Gazette Newspapers offers Letters To Election as a forum for opinions about candidates and issues in the Nov. 3, 2020, general election.
We will try to print all letters received, with the following exceptions: personal character attacks or comments that may be libelous; organized letter campaigns; or letters not dealing directly with local issues.
Letters from candidates are accepted, with the exception that no letters attacking another candidate will be printed the week before the election. Letters should be 200 words or less (more as space permits), must be signed and any affiliations relating to any campaign should be listed.
Email letters to firstname.lastname@example.org or mail to 5225 E. Second St., Long Beach, CA 90803.

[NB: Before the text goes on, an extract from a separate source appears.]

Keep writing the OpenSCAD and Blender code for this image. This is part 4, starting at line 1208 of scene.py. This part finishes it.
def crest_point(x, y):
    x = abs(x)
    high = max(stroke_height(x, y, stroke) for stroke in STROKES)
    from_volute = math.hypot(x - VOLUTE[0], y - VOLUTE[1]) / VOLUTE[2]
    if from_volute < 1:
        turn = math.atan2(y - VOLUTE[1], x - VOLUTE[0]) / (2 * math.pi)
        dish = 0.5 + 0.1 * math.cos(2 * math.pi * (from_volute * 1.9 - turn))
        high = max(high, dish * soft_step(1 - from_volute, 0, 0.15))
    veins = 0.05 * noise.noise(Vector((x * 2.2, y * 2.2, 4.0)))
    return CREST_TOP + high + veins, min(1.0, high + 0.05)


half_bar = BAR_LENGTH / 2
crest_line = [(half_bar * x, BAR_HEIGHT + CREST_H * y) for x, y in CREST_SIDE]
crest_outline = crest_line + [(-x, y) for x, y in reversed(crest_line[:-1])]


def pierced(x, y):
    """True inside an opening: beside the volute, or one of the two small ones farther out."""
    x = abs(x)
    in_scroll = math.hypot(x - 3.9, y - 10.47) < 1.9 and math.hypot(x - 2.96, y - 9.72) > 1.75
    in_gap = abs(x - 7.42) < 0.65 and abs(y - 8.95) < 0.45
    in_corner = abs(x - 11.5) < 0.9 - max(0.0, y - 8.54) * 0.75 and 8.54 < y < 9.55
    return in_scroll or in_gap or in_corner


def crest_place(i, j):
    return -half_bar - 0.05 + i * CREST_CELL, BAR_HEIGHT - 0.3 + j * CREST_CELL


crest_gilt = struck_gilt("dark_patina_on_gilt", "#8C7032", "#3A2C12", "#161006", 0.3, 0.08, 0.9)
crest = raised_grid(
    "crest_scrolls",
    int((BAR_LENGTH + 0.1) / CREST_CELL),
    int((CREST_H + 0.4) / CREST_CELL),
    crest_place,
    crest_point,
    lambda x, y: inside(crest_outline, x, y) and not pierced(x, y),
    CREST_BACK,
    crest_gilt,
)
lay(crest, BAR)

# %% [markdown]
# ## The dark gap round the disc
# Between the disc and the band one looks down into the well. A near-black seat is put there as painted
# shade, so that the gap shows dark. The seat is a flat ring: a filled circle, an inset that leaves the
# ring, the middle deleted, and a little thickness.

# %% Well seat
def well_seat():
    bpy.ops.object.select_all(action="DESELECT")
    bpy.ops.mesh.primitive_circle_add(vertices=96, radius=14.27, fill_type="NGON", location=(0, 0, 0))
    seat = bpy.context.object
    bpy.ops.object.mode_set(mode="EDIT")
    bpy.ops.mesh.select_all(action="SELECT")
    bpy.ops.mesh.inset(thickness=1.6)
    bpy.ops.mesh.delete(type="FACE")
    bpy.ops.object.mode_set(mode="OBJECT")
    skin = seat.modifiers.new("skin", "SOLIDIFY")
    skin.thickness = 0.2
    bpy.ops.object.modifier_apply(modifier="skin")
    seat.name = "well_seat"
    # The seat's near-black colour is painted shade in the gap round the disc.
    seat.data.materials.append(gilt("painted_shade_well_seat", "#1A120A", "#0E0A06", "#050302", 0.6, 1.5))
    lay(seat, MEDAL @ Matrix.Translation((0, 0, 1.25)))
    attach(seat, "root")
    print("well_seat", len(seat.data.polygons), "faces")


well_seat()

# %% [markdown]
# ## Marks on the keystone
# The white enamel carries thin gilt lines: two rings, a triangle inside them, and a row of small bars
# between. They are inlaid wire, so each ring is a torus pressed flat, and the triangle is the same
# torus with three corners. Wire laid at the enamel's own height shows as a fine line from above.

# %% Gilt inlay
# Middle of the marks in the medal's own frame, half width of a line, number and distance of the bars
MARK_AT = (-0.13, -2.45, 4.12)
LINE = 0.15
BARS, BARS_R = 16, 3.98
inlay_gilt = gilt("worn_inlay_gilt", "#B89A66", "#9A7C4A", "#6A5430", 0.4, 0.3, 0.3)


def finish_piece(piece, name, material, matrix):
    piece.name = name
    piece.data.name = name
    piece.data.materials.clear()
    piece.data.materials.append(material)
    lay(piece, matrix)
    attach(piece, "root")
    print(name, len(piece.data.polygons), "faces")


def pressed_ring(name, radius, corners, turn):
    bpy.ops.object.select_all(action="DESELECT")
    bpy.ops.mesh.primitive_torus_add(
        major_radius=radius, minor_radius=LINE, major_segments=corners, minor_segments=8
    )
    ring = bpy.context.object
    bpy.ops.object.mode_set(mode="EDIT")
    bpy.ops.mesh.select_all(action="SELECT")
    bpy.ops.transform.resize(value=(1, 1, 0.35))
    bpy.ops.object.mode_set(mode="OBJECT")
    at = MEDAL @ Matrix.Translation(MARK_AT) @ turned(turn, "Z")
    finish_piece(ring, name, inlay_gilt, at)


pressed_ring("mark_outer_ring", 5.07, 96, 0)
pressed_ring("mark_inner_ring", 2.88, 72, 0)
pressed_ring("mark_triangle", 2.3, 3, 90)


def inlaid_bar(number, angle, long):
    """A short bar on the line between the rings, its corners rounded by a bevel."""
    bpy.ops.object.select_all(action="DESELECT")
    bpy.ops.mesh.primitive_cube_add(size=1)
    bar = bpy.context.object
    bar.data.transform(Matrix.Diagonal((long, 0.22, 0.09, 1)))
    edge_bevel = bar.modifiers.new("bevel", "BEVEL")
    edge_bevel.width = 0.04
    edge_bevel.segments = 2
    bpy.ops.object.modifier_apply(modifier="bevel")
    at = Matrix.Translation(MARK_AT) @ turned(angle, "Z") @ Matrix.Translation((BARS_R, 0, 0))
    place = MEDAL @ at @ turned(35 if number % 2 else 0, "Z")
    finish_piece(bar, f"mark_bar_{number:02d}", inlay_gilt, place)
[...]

Many of us have learned the hard way that elections have consequences. Voting matters now more than ever, and not just in Presidential elections. This November, Second District residents look to elect a new City Councilmember and have whittled it down to two candidates, Robert Fox and Cindy Allen.
Robert Fox, a longtime vocal adversary of City Hall, has a history of bullying local city officials into getting what he wants. Armed with childish nicknames, Fox has bulldozed his way to the ballot with racist rhetoric and personal attacks, some of which I’ve had the unfortunate opportunity to witness firsthand.
As the Chair of the city’s Board of Health and Human Services, I have worked for over five years to improve health issues and inequality in Long Beach. I have a responsibility to connect the public and elected officials to bring ideas and solutions to the table.
Following the senseless murder of George Floyd earlier this year, our City Council unanimously adopted a Framework for Reconciliation. The key components include acknowledging our history with racism, listening to the experiences of Black community members, and developing a plan to strive for a more equitable city, which entails equal access to housing, jobs, education, healthcare, and more. Part of advancing equity for all is implementing equitable policies and programs, something Fox has actively fought against.
Fox is characterized as rude, unproductive, and racist behind closed doors. During a heated argument, Fox called someone a zebra, referring to him being biracial. Fox’s behavior and rhetoric is concerning to say the least. His “them vs. us” rhetoric has split our community down racial and economic lines. He is more concerned with where people will park their cars than where they will sleep at night.
When it came to the Land Use Element, Fox used fear tactics and racist rhetoric to divide residents. He riled up homeowners, promising that housing developments will overtake their neighborhoods and destroy their communities. Although he denied it was him, yard signs emerged, claiming that a larger population — of predominantly minorities — would lead to a sharp increase in crime.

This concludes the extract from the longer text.